Wednesday, March 11, 2015

Week 13: Lightning Round Part 2

Let's continue the Lightning Round:

Not sponsored by Ameritrade

How the West Was Won (Nominated 1963)

An impressive cast including Jimmy Stewart, Gregory Peck, Henry Fonda, John Wayne and Debbie Reynolds. Unfortunately, not a very good movie. The narrative is long and confusing, and the dialogue is bizarre, even for a period piece. It might be more well known for how it was shot. The credits indicate three directors (including John Ford) and FOUR cinematographers. They used a three-projector, curved-screen Cinerama process. This was probably quite a spectacle in 1963, but unfortunately, today, it looks like an early Busta Rhymes video. Instead of watching this movie, you can just see how it ends here:



1963 is shaping up to have been a pretty dismal year. Along with this movie, Cleopatra was also nominated for BP, and Tom Jones was the winner. How the West Was Won kind of sucks. Score: 4.0.

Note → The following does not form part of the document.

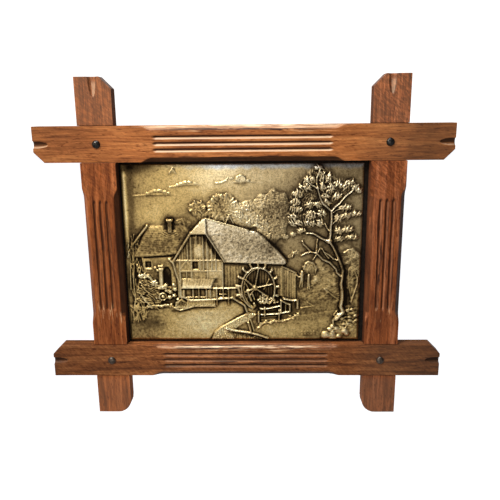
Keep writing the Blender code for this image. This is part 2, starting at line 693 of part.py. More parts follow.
def model_left_bank(bm):
    """The bushes, the barrel and the leaning post below the annex."""
    bush = [(10, 43), (35, 41.6), (35.6, 61), (30, 71), (16, 72), (9.6, 60)]
    add_patch(bm, bush, [0.3, 0.3, 0.34, 0.4, 0.4, 0.3])
    add_leaves(bm, 22, 56, 9.5, 10.5, 9, 0.5, 3.2, 0.62, 0.34)
    add_limb(bm, [(15.6, 72), (22, 76.6), (29.6, 74), (33.6, 65), (36, 60.5)], 3.2, 2.2, 0.62, 0.5)
    add_hoop(bm, 38.4, 50.7, 4.4, 4.4, 1.7, 0.62, 10)
    add_bar(bm, (37.4, 60), (37.4, 81.5), 4.4, 0.56)
    add_limb(bm, [(46.7, 92), (51, 88.4), (53.2, 78.6), (56.7, 66.4), (57.2, 52)], 3.4, 1.8, 0.66, 0.6)
    add_leaves(bm, 45.5, 57.5, 6, 5, 4, 1.4, 2.6, 0.46)
    add_limb(bm, [(8.4, 46), (7.4, 68), (9.4, 92), (7.6, 116)], 2.4, 1.4, 0.42, 0.32)
    add_limb(bm, [(4, 60), (5, 96), (10.5, 119)], 1.8, 1.3, 0.36, 0.3)
    for u, lean in ((7, -2.4), (10, -0.6), (14.5, 0.8), (18, 1.8)):
        add_limb(bm, [(u, 23), (u + lean, 33), (u + 1.6 * lean, 41.5)], 2.8, 0.9, 0.42, 0.36)
    for k in range(5):
        blade = [(53.4 + 2.6 * k, 37.5), (54.6 + 2.2 * k, 44.5 - 0.8 * abs(k - 1))]
        add_limb(bm, blade, 2.4, 1.0, 0.6, 0.5)


def model_tree(bm):
    """The tall tree at the right, from its roots to its upper limbs."""
    fork, knot, crotch = (230.2, 71.5), (215.6, 111), (217.2, 142.5)
    trunk = [(224.6, 25), (231.4, 31), (229.6, 38.6), (231, 50), (229.4, 63), fork]
    add_limb(bm, trunk, 6.4, 4.2, 0.96, 0.92)
    add_limb(bm, [(222.6, 15), (221.6, 22.6), (226.6, 30.4)], 2.4, 3.6, 0.46, 0.8)
    add_limb(bm, [fork, (230.8, 79), (226.6, 90), (222.6, 99.6), knot], 4.0, 3.4, 0.92, 0.94)
    add_limb(bm, [knot, (217, 124.6), (217.6, 134), crotch], 3.6, 3.0, 0.94, 0.84)
    low_limb = [fork, (223.9, 80), (217, 87.6), (209.4, 90.9), (203, 97.7), (190.7, 97.9), (186.4, 95)]
    add_limb(bm, low_limb, 3.2, 1.4, 0.86, 0.62)
    right_limb = [crotch, (223, 148.4), (228.4, 154.6), (232.6, 159.4), (238, 163.2)]
    add_limb(bm, right_limb, 2.6, 1.4, 0.8, 0.6)
    left_limb = [crotch, (209.4, 149.6), (206, 155.6), (203, 165.4), (196.4, 169.8), (191, 174.4)]
    add_limb(bm, left_limb, 2.6, 1.4, 0.8, 0.6)
    add_limb(bm, [(203, 166), (201.6, 175), (205, 185.6)], 1.9, 1.2, 0.64, 0.54)
    add_limb(bm, [knot, (207, 114), (201, 118.2), (191.6, 119.4)], 2.2, 1.3, 0.8, 0.56)
    add_limb(bm, [(203, 98), (202.6, 107), (203.4, 112)], 1.8, 1.2, 0.66, 0.56)
    add_limb(bm, [(196.6, 99), (189.4, 106.6), (187.8, 110.6)], 1.7, 1.1, 0.62, 0.52)
    add_limb(bm, [(226.4, 90), (217, 95), (210.6, 99)], 2.0, 1.2, 0.7, 0.56)
    add_mound(bm, *knot, 3.4, 3.4, 1.0, 7)
    for u, v, spread_u, spread_v, count, turn in (
        (194.5, 172.6, 5, 4.6, 4, 0.0), (183, 160.5, 5, 5.4, 4, 1.0), (181.6, 146, 5, 6, 4, 2.0),
        (179.6, 132, 6, 4.6, 4, 0.7), (195.8, 141, 4.6, 8.4, 5, 1.7), (205.6, 133, 4.2, 6.6, 4, 2.4),
        (207, 160, 4.6, 8.6, 5, 0.3), (215.4, 170, 5.4, 7, 4, 1.2), (223.4, 160, 4.4, 6, 3, 2.2),
        (235.4, 170.4, 5.6, 4.4, 4, 0.9), (244.2, 165, 2.6, 3.2, 2, 1.9), (232.4, 146, 5.6, 3, 3, 2.8),
        (226.4, 134.6, 5, 4.4, 4, 0.2), (240.8, 138.8, 6.4, 2.6, 4, 1.1), (226, 121.6, 4.6, 4, 3, 2.1),
        (237.8, 122.4, 5.4, 2.6, 3, 0.8), (226.6, 112.6, 4.2, 2.6, 3, 1.6), (241, 114.6, 5, 2, 3, 2.5),
    ):
        add_leaves(bm, u, v, spread_u, spread_v, count, turn)
    for u, v in ((178.6, 97.5), (185, 121), (206, 103.4), (203, 187), (229, 167.6)):
        add_tuft(bm, u, v, 3.2, 2.4, 0.5, u)


def model_far_bank(bm):
    """The two small figures, the fence, the boulder and the rough ground at the right."""
    for u, head_v, foot_v, sway in ((187.4, 77.1, 60.7, -1.2), (194.6, 72.9, 58.5, 0.6)):
        add_limb(bm, [(u + sway, foot_v), (u, head_v - 9), (u, head_v - 2.2)], 2.6, 4.0, 0.5, 0.56)
        add_mound(bm, u + 0.4, head_v, 1.9, 2.1, 0.66, 5)
    add_limb(bm, [(187.4, 73), (183.2, 73.4)], 1.6, 1.2, 0.56, 0.5)
    add_limb(bm, [(189.6, 80), (191.8, 87.6), (197, 88.4), (202.6, 82), (202, 76)], 2.4, 2.0, 0.46, 0.4)
    add_limb(bm, [(237.2, 79), (237.6, 62), (240.2, 43)], 1.6, 1.2, 0.5, 0.42)
    add_limb(bm, [(243.6, 57), (248, 64), (246.6, 72), (243.6, 78)], 2.0, 1.2, 0.56, 0.46)
    add_limb(bm, [(231.4, 98), (236, 101.4), (241, 101.7)], 2.0, 1.2, 0.5, 0.4)
    add_limb(bm, [(211.6, 58.6), (219.6, 52), (227, 46)], 1.8, 1.6, 0.44, 0.4)
    add_limb(bm, [(187, 37), (194, 38.4), (201.6, 39.4)], 1.8, 1.0, 0.46, 0.38)
    add_mound(bm, 219, 6.6, 6.2, 5.4, 0.6)
    add_limb(bm, [(222, 12.4), (230, 13.2), (237, 15.6), (236.4, 22)], 2.4, 1.4, 0.46, 0.38)

    def one_hump(hump_u, hump_v, k):
        add_tuft(bm, hump_u, hump_v, 3.0, 2.3, 0.42 + 0.05 * (k % 4), 0.9 * k, 0.2)
    add_scatter(one_hump, 238, 30, 7.5, 8, 4, 0.5)
    add_scatter(one_hump, 196, 53, 10, 3.6, 4, 1.5)
    add_scatter(one_hump, 241.6, 84, 5, 12, 3, 0.9)


def model_sky(bm):
    """The long clouds above the roofs."""
    streaks = (
        ([(13, 160), (33, 161.4), (56, 161.2)], 2.0, 0.2),
        ([(52, 169), (67, 171.6), (82, 171)], 2.4, 0.22),
        ([(98.6, 172.2), (108.6, 174.4), (116, 178.6), (124, 181.4), (131, 177.6), (145, 173)], 2.6, 0.28),
        ([(50.8, 183), (54, 188), (57.4, 182.4)], 1.8, 0.2),
    )
    for points, width, height in streaks:
        add_limb(bm, points, width, 0.6 * width, height, 0.8 * height)
    for u, v in ((29.6, 163), (37, 165), (44.6, 164), (63, 172.4), (70, 174), (77, 173)):
        add_mound(bm, u, v, 4.4, 2.6, 0.2, 6, u)
    add_mound(bm, 124, 175.6, 7, 4.6, 0.24)


plaque_bm = bmesh.new()
half_width, half_height = plaque_width / 2, plaque_height / 2
add_block(plaque_bm, (-half_width, 0.0, -half_height), (half_width, PLAQUE_THICKNESS, half_height))
front_edges = [edge for edge in plaque_bm.edges if all(vert.co.y < 1e-6 for vert in edge.verts)]
bmesh.ops.bevel(
    plaque_bm, geom=front_edges, offset=PLAQUE_EDGE_ROUND, segments=3, profile=0.5, affect="EDGES",
)
plaque = add_object("relief_plaque", plaque_bm, pewter, opening)
plaque.location = (
    (PLAQUE_GAP_LEFT - PLAQUE_GAP_RIGHT) / 2,
    plaque_back - PLAQUE_THICKNESS,
    (PLAQUE_GAP_BOTTOM - PLAQUE_GAP_TOP) / 2,
)

stages = (
    ("relief_masses", "UNION", (model_ground, model_annex, model_mill)),
    ("relief_openings", "DIFFERENCE", (model_openings,)),
    ("relief_details", "UNION", (
        model_timbers, model_wheel, model_bridge, model_ramp, model_left_bank,
        model_tree, model_far_bank, model_sky,
    )),
)
for name, operation, makers in stages:
    stage_bm = bmesh.new()
    for model_part in makers:
        model_part(stage_bm)
    combine(plaque, add_cutter(name, stage_bm, plaque), operation, crossing_bodies=True)
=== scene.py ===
"""A relief plaque of a country watermill in its lapped oak frame, as it hangs on a wall."""

import math

import bpy
import numpy as np
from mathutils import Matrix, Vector


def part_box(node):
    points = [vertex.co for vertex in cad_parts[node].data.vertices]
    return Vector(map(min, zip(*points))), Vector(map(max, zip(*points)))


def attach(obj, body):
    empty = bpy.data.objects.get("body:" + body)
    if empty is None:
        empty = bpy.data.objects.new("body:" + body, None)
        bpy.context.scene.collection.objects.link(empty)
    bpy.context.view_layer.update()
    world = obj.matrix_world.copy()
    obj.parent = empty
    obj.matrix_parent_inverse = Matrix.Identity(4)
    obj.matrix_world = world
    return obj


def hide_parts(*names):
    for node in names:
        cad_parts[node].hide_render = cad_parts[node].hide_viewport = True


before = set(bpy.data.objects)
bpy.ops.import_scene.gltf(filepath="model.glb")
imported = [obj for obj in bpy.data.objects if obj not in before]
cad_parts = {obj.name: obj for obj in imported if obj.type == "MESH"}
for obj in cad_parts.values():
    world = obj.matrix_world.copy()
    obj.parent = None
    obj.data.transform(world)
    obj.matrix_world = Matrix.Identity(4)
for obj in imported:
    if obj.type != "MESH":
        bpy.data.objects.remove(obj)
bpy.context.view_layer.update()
bpy.ops.object.select_all(action="DESELECT")


# Oak members. The frame is four lengths of planed oak strip, half-lapped and nailed at
# the crossings. Their ends, flutes and chamfers are cut by hand with a gouge and a
# chisel, so the arrises are soft and the faces waver a little.
WOOD_VOXEL = 0.00050
WOOD_TRIANGLES = 90000
WAVER_HEIGHT = 0.00012
WHITE, EVENLY = (1.0, 1.0, 1.0), (1.0, 1.0, 1.0)


def select_only(piece):
    """Make one object the selected and active one."""
    bpy.ops.object.select_all(action="DESELECT")
    piece.select_set(True)
    bpy.context.view_layer.objects.active = piece


def apply_modifier(piece, kind, **settings):
    """Add a modifier, set it up and apply it."""
    select_only(piece)
    modifier = piece.modifiers.new(kind.lower(), kind)
    for name, value in settings.items():
        setattr(modifier, name, value)
    bpy.ops.object.modifier_apply(modifier=modifier.name)


def thin_to(piece, triangles):
    """Collapse edges until the piece has about this many triangles."""
    piece.data.calc_loop_triangles()
    ratio = triangles / len(piece.data.loop_triangles)
    if ratio < 1:
        apply_modifier(piece, "DECIMATE", ratio=ratio)


def read_vectors(items, kind):
    """Return a vector of each item, such as a point's place or its normal, as an array."""
    vectors = np.zeros(len(items) * 3, np.float32)
    items.foreach_get(kind, vectors)
    return vectors.reshape(-1, 3)


def fade(value):
    """Ease a value from 0 to 1."""
    value = np.clip(value, 0, 1)
    return value * value * (3 - 2 * value)


def add_numbers(mesh, name, numbers):
    """Store one number for each point of a mesh, for its material to read."""
    attribute = mesh.attributes.new(name, "FLOAT", "POINT")
    attribute.data.foreach_set("value", np.asarray(numbers, np.float32))


def carve_member(node, name, along):
    """Work a finished oak member from the sawn one: soft arrises and a hand-planed face."""
    member = bpy.data.objects.new(name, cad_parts[node].data.copy())
    member.data.name = name
    bpy.context.scene.collection.objects.link(member)
    member.data.materials.clear()
    select_only(member)
    bpy.ops.object.mode_set(mode="EDIT")
    bpy.ops.mesh.select_all(action="SELECT")
    bpy.ops.mesh.remove_doubles(threshold=1e-6)
    bpy.ops.object.mode_set(mode="OBJECT")
    apply_modifier(member, "REMESH", mode="VOXEL", voxel_size=WOOD_VOXEL, adaptivity=0.0)
    apply_modifier(member, "SMOOTH", factor=0.5, iterations=3)
    thin_to(member, WOOD_TRIANGLES)
    points = read_vectors(member.data.vertices, "co")
    phase = {"x": points[:, 0], "z": points[:, 2]}
    length, across = phase[along], phase["z" if along == "x" else "x"]
    waver = np.sin(length * 46 + across * 90) + 0.6 * np.sin(length * 117 - across * 210 + 1.3)
    waver += 0.5 * np.sin(length * 23 + 2.1)
    front_y = points[:, 1].min()
    share = np.clip((-0.001 - points[:, 1]) / (-0.001 - front_y), 0, 1)
    points[:, 1] += WAVER_HEIGHT * share * (1.2 + 0.5 * waver)
    member.data.vertices.foreach_set("co", points.ravel())
    member.data.update()
    member.data.shade_smooth()
    member.data.set_sharp_from_angle(angle=math.radians(60))
    return member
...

Dances With Wolves (Won 1990)

No, I had never seen this film until watching it as part of the OP project. I wanted to like it, especially after having sat through How the West Was Won, which offers a very 1960's Hollywood (i.e. totally, unabashedly racist) perspective on Native Americans. For its part, I can see that Dances With Wolves was an important movie in 1990. Let's put that issue to the side for now.

From a filmmaking perspective, I can understand why Dances With Wolves won Best Picture. Much of it is truly breathtaking. There is nothing in Goodfellas that compares to the buffalo hunt scene. Sorry, there isn't. I almost can't believe that Kevin Costner directed this and Waterworld within the same five-year span. The Academy likes epic, sprawling movies with a little bit of heart. One of these wins BP every decade or so. Costner did his best impression of David Lean here. 

This movie, and the year 1990, is deserving of a broader discussion that I will try to save for later. For now, I will say I'm a little surprised that this film is constantly bashed as undeserving, poorly made trash. That's just not true. Reasonable people can disagree on the whole Goodfellas thing, but this is not a movie on par with truly bizarre winners such as Crash and Shakespeare in Love. I liked it, to an extent, and my score for Dances With Wolves is: 7.9.

Four Daughters (Nominated 1938)

Wikipedia says this movie is a musical drama, which is misleading. This is not a "musical," although the titular four daughters are all musicians and they are sometimes seen performing music. Three of the four daughters are played by the Lane Sisters, who were popular for a brief spell in the late 1930's and 1940's. I can't honestly represent that anything about the plot is particularly unique or important. The four daughters have a widowed father, and fall in love with men, and get into shenanigans. It is a fun movie. Like You Can't Take it With You, this is the type of film that would never be made now, because we have television sitcoms. Score: 5.9.

Boys Town (Nominated 1938)

In Boys Town, Spencer Tracy plays a priest who starts a home for troubled youth in Omaha, Nebraska. One of his more challenging projects is entertainingly portrayed by Mickey Rooney. He's sort of a wannabe, 1930's gangster kid. It is really great. The plot turns weird later when the future of the boys' home gets somehow intertwined with Mickey Rooney's character's older, gangster brother and whether he's caught robbing a bank. Who knew there was so much mob activity in Omaha back then? Score: 6.0. 

The Music Man (Nominated 1962)

This is a weird, wonderful movie. The main character is a traveling salesman/grifter who sets his sights on a fictional town in Iowa. He convinces the townfolk that he's a music professor and will create, for them, a fully functional marching band. (Why this is something particularly desirable for an entire town of people, I do not know.) He plans to skip town once the instruments and uniforms arrive, and without training anybody. It's a Broadway adaptation starring Robert Preston and Shirley Jones, who are both great. The musical numbers are mostly good. Some of the songs are well known, for example:


If nothing else, after seeing this movie, I now more appreciate the Simpsons episode "Marge vs. the Monorail," which is mostly an homage to this musical and the "Professor" Harold Hill character.


Score for Music Man: 7.8. I like musicals too much.

Whiplash (Nominated 2014)

This is another movie about a Music Man, and will forever be famous for one reason only: J.K. Simmons' Best Supporting Actor-winning performance as the verbally (and sometimes physically) abusive jazz teacher. It's a decent film, and the music sequences are pretty thrilling. (This was an easy call for Best Sound Mixing.) The plot is oddly implausible at times. I don't believe that the main character would walk off the scene of a car crash. I don't believe J.K. Simmons would intentionally lure the main character into a professional music gig just to embarrass him, and I also don't believe that the main character would turn that situation on its head by playing a 10-minute drum solo. Still, fun to watch. Score: 6.8.